Goal of the exercise
Word for word, restate every line of the listing that follows.

Records supplied
○ ○ ○ ○ ○ ○ ○

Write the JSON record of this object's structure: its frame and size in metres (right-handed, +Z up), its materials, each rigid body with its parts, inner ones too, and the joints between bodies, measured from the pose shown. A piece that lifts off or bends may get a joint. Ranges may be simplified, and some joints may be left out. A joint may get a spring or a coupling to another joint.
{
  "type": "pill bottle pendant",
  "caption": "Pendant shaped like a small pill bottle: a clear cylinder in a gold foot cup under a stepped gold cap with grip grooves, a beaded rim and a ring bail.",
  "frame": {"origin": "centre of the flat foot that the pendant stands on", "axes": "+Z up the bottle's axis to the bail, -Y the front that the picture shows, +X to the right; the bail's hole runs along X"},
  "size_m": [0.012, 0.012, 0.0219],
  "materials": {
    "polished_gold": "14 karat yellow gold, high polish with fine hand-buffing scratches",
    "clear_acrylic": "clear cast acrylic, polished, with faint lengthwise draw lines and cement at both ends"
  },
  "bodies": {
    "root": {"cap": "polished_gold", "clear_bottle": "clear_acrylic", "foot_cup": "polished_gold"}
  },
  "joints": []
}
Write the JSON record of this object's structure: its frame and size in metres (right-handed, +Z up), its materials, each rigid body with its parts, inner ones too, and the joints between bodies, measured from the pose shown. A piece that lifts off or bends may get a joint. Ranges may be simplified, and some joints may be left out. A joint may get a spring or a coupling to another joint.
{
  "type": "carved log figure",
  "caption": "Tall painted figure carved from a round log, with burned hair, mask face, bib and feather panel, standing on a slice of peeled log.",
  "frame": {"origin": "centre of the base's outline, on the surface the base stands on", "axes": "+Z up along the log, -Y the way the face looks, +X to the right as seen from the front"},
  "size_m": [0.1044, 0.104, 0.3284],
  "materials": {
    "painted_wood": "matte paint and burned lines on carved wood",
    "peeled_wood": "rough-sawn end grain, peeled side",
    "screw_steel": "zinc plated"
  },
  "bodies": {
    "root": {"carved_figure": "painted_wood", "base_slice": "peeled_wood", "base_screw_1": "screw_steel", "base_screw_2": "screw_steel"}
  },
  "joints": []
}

○ ○ ○ ○ ○ ○ ○

Result for this exercise
Write the JSON record of this object's structure: its frame and size in metres (right-handed, +Z up), its materials, each rigid body with its parts, inner ones too, and the joints between bodies, measured from the pose shown. A piece that lifts off or bends may get a joint. Ranges may be simplified, and some joints may be left out. A joint may get a spring or a coupling to another joint.
{
  "type": "pill bottle pendant",
  "caption": "Pendant shaped like a small pill bottle: a clear cylinder in a gold foot cup under a stepped gold cap with grip grooves, a beaded rim and a ring bail.",
  "frame": {"origin": "centre of the flat foot that the pendant stands on", "axes": "+Z up the bottle's axis to the bail, -Y the front that the picture shows, +X to the right; the bail's hole runs along X"},
  "size_m": [0.012, 0.012, 0.0219],
  "materials": {
    "polished_gold": "14 karat yellow gold, high polish with fine hand-buffing scratches",
    "clear_acrylic": "clear cast acrylic, polished, with faint lengthwise draw lines and cement at both ends"
  },
  "bodies": {
    "root": {"cap": "polished_gold", "clear_bottle": "clear_acrylic", "foot_cup": "polished_gold"}
  },
  "joints": []
}
Write the JSON record of this object's structure: its frame and size in metres (right-handed, +Z up), its materials, each rigid body with its parts, inner ones too, and the joints between bodies, measured from the pose shown. A piece that lifts off or bends may get a joint. Ranges may be simplified, and some joints may be left out. A joint may get a spring or a coupling to another joint.
{
  "type": "carved log figure",
  "caption": "Tall painted figure carved from a round log, with burned hair, mask face, bib and feather panel, standing on a slice of peeled log.",
  "frame": {"origin": "centre of the base's outline, on the surface the base stands on", "axes": "+Z up along the log, -Y the way the face looks, +X to the right as seen from the front"},
  "size_m": [0.1044, 0.104, 0.3284],
  "materials": {
    "painted_wood": "matte paint and burned lines on carved wood",
    "peeled_wood": "rough-sawn end grain, peeled side",
    "screw_steel": "zinc plated"
  },
  "bodies": {
    "root": {"carved_figure": "painted_wood", "base_slice": "peeled_wood", "base_screw_1": "screw_steel", "base_screw_2": "screw_steel"}
  },
  "joints": []
}